■ What is being asked
Extract each line of the data below exactly as written.

■ Material for this task
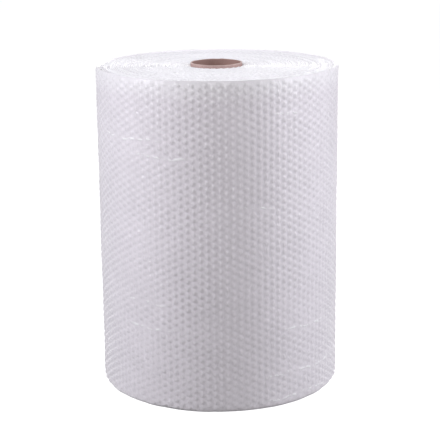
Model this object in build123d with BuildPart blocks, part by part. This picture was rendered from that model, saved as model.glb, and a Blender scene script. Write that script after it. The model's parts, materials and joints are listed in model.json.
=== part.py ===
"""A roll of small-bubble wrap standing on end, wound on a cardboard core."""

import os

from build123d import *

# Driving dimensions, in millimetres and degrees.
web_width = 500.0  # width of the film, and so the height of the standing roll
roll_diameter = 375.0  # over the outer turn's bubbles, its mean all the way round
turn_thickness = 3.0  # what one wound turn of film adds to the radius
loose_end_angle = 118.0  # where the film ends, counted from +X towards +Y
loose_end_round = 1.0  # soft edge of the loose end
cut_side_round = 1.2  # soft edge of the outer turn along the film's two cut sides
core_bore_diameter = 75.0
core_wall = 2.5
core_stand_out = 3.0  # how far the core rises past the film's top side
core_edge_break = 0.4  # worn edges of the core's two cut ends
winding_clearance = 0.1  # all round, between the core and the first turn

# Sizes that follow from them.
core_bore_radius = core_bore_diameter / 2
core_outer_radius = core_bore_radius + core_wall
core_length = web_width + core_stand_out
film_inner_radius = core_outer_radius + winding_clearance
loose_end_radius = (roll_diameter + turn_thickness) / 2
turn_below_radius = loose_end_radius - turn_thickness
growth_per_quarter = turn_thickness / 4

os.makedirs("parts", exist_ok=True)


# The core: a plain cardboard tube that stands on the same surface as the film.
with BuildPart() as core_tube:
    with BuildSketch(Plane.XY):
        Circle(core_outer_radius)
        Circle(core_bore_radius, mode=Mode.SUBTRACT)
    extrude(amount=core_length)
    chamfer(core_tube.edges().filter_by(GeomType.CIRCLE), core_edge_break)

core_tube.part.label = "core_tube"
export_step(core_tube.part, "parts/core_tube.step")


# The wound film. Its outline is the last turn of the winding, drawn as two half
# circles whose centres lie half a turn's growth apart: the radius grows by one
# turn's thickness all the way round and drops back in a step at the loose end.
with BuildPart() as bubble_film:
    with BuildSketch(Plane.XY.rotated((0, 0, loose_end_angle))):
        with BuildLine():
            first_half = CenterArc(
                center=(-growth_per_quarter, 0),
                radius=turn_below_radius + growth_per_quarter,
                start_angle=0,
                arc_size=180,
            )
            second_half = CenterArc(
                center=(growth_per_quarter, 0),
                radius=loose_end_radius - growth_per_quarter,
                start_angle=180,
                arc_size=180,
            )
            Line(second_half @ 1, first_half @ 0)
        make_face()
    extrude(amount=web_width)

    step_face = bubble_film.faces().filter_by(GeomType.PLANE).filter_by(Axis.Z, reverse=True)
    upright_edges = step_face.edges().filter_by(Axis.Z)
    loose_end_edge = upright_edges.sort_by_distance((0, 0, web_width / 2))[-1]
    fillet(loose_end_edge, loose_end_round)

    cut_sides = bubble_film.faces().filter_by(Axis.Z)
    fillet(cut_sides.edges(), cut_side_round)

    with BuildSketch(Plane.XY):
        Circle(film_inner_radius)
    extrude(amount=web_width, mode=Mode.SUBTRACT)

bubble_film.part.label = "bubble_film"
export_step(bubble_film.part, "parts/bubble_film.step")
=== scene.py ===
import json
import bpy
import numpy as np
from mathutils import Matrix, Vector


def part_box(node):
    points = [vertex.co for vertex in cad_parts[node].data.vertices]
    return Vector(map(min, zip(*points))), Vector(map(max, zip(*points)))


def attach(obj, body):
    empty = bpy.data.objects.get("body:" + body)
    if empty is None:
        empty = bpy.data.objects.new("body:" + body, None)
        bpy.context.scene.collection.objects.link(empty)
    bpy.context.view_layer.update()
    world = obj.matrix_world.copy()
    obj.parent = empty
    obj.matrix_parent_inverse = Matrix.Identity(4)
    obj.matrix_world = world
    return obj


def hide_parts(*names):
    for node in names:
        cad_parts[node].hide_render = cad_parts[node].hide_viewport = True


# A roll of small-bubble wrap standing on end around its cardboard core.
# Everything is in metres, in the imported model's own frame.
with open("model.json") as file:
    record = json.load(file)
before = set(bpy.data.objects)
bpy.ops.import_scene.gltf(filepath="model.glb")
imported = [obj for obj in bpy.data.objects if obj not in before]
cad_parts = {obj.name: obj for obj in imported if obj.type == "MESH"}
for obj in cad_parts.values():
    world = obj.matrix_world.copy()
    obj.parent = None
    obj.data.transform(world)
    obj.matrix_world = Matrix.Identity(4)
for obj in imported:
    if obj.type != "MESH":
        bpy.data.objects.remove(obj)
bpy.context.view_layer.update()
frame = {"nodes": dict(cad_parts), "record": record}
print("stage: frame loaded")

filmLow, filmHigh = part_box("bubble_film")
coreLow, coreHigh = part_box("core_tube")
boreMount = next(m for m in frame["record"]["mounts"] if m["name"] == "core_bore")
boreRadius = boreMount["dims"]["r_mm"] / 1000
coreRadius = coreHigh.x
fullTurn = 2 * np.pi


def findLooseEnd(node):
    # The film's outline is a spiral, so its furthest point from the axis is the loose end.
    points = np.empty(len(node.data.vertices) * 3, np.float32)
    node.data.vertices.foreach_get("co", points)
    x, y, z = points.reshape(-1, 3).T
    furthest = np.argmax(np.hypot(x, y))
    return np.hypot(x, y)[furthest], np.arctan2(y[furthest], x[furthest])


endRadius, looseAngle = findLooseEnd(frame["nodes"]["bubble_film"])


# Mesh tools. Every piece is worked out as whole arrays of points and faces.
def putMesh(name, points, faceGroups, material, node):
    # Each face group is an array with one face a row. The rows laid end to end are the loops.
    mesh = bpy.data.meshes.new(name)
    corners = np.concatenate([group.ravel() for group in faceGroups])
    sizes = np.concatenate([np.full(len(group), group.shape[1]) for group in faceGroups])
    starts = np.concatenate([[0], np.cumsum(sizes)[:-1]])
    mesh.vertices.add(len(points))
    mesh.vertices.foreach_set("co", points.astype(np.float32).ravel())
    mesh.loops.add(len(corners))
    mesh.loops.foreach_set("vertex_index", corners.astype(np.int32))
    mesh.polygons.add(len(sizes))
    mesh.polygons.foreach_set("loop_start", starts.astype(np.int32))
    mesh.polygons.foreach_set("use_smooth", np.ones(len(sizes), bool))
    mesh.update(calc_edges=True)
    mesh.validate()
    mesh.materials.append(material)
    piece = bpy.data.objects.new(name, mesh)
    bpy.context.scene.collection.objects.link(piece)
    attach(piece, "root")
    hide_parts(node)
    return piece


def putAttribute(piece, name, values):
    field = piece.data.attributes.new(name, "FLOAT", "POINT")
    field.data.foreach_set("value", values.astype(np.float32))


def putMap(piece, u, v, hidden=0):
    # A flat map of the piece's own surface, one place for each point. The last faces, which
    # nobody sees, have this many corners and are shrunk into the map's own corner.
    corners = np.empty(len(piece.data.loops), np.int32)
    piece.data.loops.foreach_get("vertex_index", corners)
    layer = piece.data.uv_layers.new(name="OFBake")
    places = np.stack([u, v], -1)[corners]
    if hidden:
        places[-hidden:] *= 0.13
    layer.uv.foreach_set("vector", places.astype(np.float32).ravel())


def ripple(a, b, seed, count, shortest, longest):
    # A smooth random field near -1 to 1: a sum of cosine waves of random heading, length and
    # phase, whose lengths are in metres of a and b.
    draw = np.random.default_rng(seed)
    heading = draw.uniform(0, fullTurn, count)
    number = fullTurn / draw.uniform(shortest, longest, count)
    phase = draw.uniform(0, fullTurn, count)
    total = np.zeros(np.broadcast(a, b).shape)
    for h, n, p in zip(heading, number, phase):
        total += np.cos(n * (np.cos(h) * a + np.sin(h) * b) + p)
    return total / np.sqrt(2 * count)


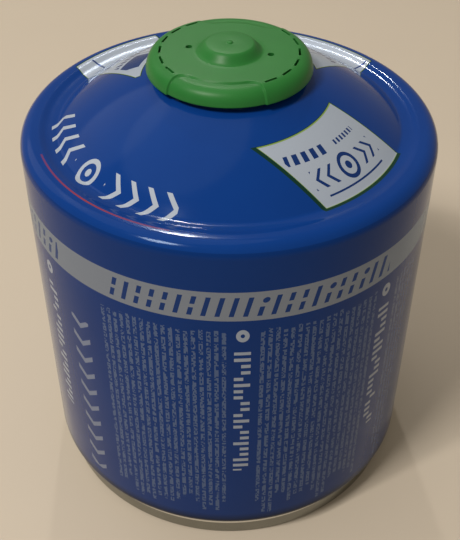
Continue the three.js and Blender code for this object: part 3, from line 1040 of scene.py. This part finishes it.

■ Reply to the exercise
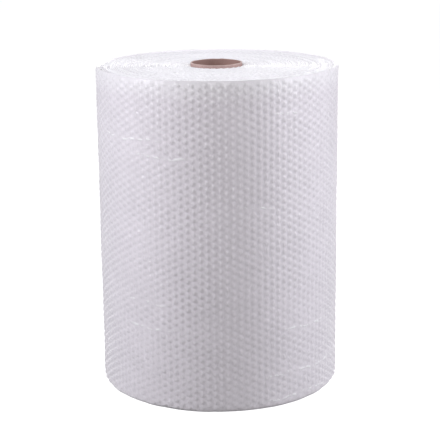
Model this object in build123d with BuildPart blocks, part by part. This picture was rendered from that model, saved as model.glb, and a Blender scene script. Write that script after it. The model's parts, materials and joints are listed in model.json.
=== part.py ===
"""A roll of small-bubble wrap standing on end, wound on a cardboard core."""

import os

from build123d import *

# Driving dimensions, in millimetres and degrees.
web_width = 500.0  # width of the film, and so the height of the standing roll
roll_diameter = 375.0  # over the outer turn's bubbles, its mean all the way round
turn_thickness = 3.0  # what one wound turn of film adds to the radius
loose_end_angle = 118.0  # where the film ends, counted from +X towards +Y
loose_end_round = 1.0  # soft edge of the loose end
cut_side_round = 1.2  # soft edge of the outer turn along the film's two cut sides
core_bore_diameter = 75.0
core_wall = 2.5
core_stand_out = 3.0  # how far the core rises past the film's top side
core_edge_break = 0.4  # worn edges of the core's two cut ends
winding_clearance = 0.1  # all round, between the core and the first turn

# Sizes that follow from them.
core_bore_radius = core_bore_diameter / 2
core_outer_radius = core_bore_radius + core_wall
core_length = web_width + core_stand_out
film_inner_radius = core_outer_radius + winding_clearance
loose_end_radius = (roll_diameter + turn_thickness) / 2
turn_below_radius = loose_end_radius - turn_thickness
growth_per_quarter = turn_thickness / 4

os.makedirs("parts", exist_ok=True)


# The core: a plain cardboard tube that stands on the same surface as the film.
with BuildPart() as core_tube:
    with BuildSketch(Plane.XY):
        Circle(core_outer_radius)
        Circle(core_bore_radius, mode=Mode.SUBTRACT)
    extrude(amount=core_length)
    chamfer(core_tube.edges().filter_by(GeomType.CIRCLE), core_edge_break)

core_tube.part.label = "core_tube"
export_step(core_tube.part, "parts/core_tube.step")


# The wound film. Its outline is the last turn of the winding, drawn as two half
# circles whose centres lie half a turn's growth apart: the radius grows by one
# turn's thickness all the way round and drops back in a step at the loose end.
with BuildPart() as bubble_film:
    with BuildSketch(Plane.XY.rotated((0, 0, loose_end_angle))):
        with BuildLine():
            first_half = CenterArc(
                center=(-growth_per_quarter, 0),
                radius=turn_below_radius + growth_per_quarter,
                start_angle=0,
                arc_size=180,
            )
            second_half = CenterArc(
                center=(growth_per_quarter, 0),
                radius=loose_end_radius - growth_per_quarter,
                start_angle=180,
                arc_size=180,
            )
            Line(second_half @ 1, first_half @ 0)
        make_face()
    extrude(amount=web_width)

    step_face = bubble_film.faces().filter_by(GeomType.PLANE).filter_by(Axis.Z, reverse=True)
    upright_edges = step_face.edges().filter_by(Axis.Z)
    loose_end_edge = upright_edges.sort_by_distance((0, 0, web_width / 2))[-1]
    fillet(loose_end_edge, loose_end_round)

    cut_sides = bubble_film.faces().filter_by(Axis.Z)
    fillet(cut_sides.edges(), cut_side_round)

    with BuildSketch(Plane.XY):
        Circle(film_inner_radius)
    extrude(amount=web_width, mode=Mode.SUBTRACT)

bubble_film.part.label = "bubble_film"
export_step(bubble_film.part, "parts/bubble_film.step")
=== scene.py ===
import json
import bpy
import numpy as np
from mathutils import Matrix, Vector


def part_box(node):
    points = [vertex.co for vertex in cad_parts[node].data.vertices]
    return Vector(map(min, zip(*points))), Vector(map(max, zip(*points)))


def attach(obj, body):
    empty = bpy.data.objects.get("body:" + body)
    if empty is None:
        empty = bpy.data.objects.new("body:" + body, None)
        bpy.context.scene.collection.objects.link(empty)
    bpy.context.view_layer.update()
    world = obj.matrix_world.copy()
    obj.parent = empty
    obj.matrix_parent_inverse = Matrix.Identity(4)
    obj.matrix_world = world
    return obj


def hide_parts(*names):
    for node in names:
        cad_parts[node].hide_render = cad_parts[node].hide_viewport = True


# A roll of small-bubble wrap standing on end around its cardboard core.
# Everything is in metres, in the imported model's own frame.
with open("model.json") as file:
    record = json.load(file)
before = set(bpy.data.objects)
bpy.ops.import_scene.gltf(filepath="model.glb")
imported = [obj for obj in bpy.data.objects if obj not in before]
cad_parts = {obj.name: obj for obj in imported if obj.type == "MESH"}
for obj in cad_parts.values():
    world = obj.matrix_world.copy()
    obj.parent = None
    obj.data.transform(world)
    obj.matrix_world = Matrix.Identity(4)
for obj in imported:
    if obj.type != "MESH":
        bpy.data.objects.remove(obj)
bpy.context.view_layer.update()
frame = {"nodes": dict(cad_parts), "record": record}
print("stage: frame loaded")

filmLow, filmHigh = part_box("bubble_film")
coreLow, coreHigh = part_box("core_tube")
boreMount = next(m for m in frame["record"]["mounts"] if m["name"] == "core_bore")
boreRadius = boreMount["dims"]["r_mm"] / 1000
coreRadius = coreHigh.x
fullTurn = 2 * np.pi


def findLooseEnd(node):
    # The film's outline is a spiral, so its furthest point from the axis is the loose end.
    points = np.empty(len(node.data.vertices) * 3, np.float32)
    node.data.vertices.foreach_get("co", points)
    x, y, z = points.reshape(-1, 3).T
    furthest = np.argmax(np.hypot(x, y))
    return np.hypot(x, y)[furthest], np.arctan2(y[furthest], x[furthest])


endRadius, looseAngle = findLooseEnd(frame["nodes"]["bubble_film"])


# Mesh tools. Every piece is worked out as whole arrays of points and faces.
def putMesh(name, points, faceGroups, material, node):
    # Each face group is an array with one face a row. The rows laid end to end are the loops.
    mesh = bpy.data.meshes.new(name)
    corners = np.concatenate([group.ravel() for group in faceGroups])
    sizes = np.concatenate([np.full(len(group), group.shape[1]) for group in faceGroups])
    starts = np.concatenate([[0], np.cumsum(sizes)[:-1]])
    mesh.vertices.add(len(points))
    mesh.vertices.foreach_set("co", points.astype(np.float32).ravel())
    mesh.loops.add(len(corners))
    mesh.loops.foreach_set("vertex_index", corners.astype(np.int32))
    mesh.polygons.add(len(sizes))
    mesh.polygons.foreach_set("loop_start", starts.astype(np.int32))
    mesh.polygons.foreach_set("use_smooth", np.ones(len(sizes), bool))
    mesh.update(calc_edges=True)
    mesh.validate()
    mesh.materials.append(material)
    piece = bpy.data.objects.new(name, mesh)
    bpy.context.scene.collection.objects.link(piece)
    attach(piece, "root")
    hide_parts(node)
    return piece


def putAttribute(piece, name, values):
    field = piece.data.attributes.new(name, "FLOAT", "POINT")
    field.data.foreach_set("value", values.astype(np.float32))


def putMap(piece, u, v, hidden=0):
    # A flat map of the piece's own surface, one place for each point. The last faces, which
    # nobody sees, have this many corners and are shrunk into the map's own corner.
    corners = np.empty(len(piece.data.loops), np.int32)
    piece.data.loops.foreach_get("vertex_index", corners)
    layer = piece.data.uv_layers.new(name="OFBake")
    places = np.stack([u, v], -1)[corners]
    if hidden:
        places[-hidden:] *= 0.13
    layer.uv.foreach_set("vector", places.astype(np.float32).ravel())


def ripple(a, b, seed, count, shortest, longest):
    # A smooth random field near -1 to 1: a sum of cosine waves of random heading, length and
    # phase, whose lengths are in metres of a and b.
    draw = np.random.default_rng(seed)
    heading = draw.uniform(0, fullTurn, count)
    number = fullTurn / draw.uniform(shortest, longest, count)
    phase = draw.uniform(0, fullTurn, count)
    total = np.zeros(np.broadcast(a, b).shape)
    for h, n, p in zip(heading, number, phase):
        total += np.cos(n * (np.cos(h) * a + np.sin(h) * b) + p)
    return total / np.sqrt(2 * count)


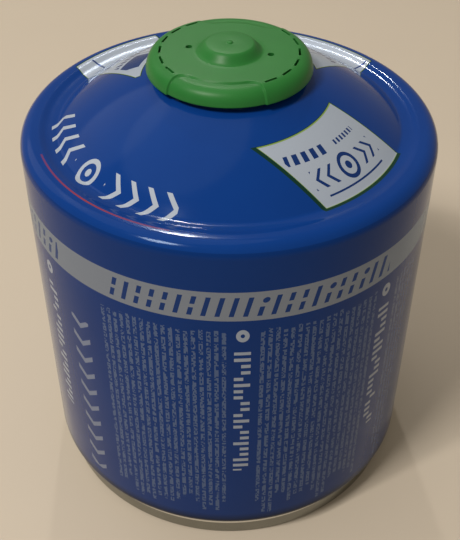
Continue the three.js and Blender code for this object: part 3, from line 1040 of scene.py. This part finishes it.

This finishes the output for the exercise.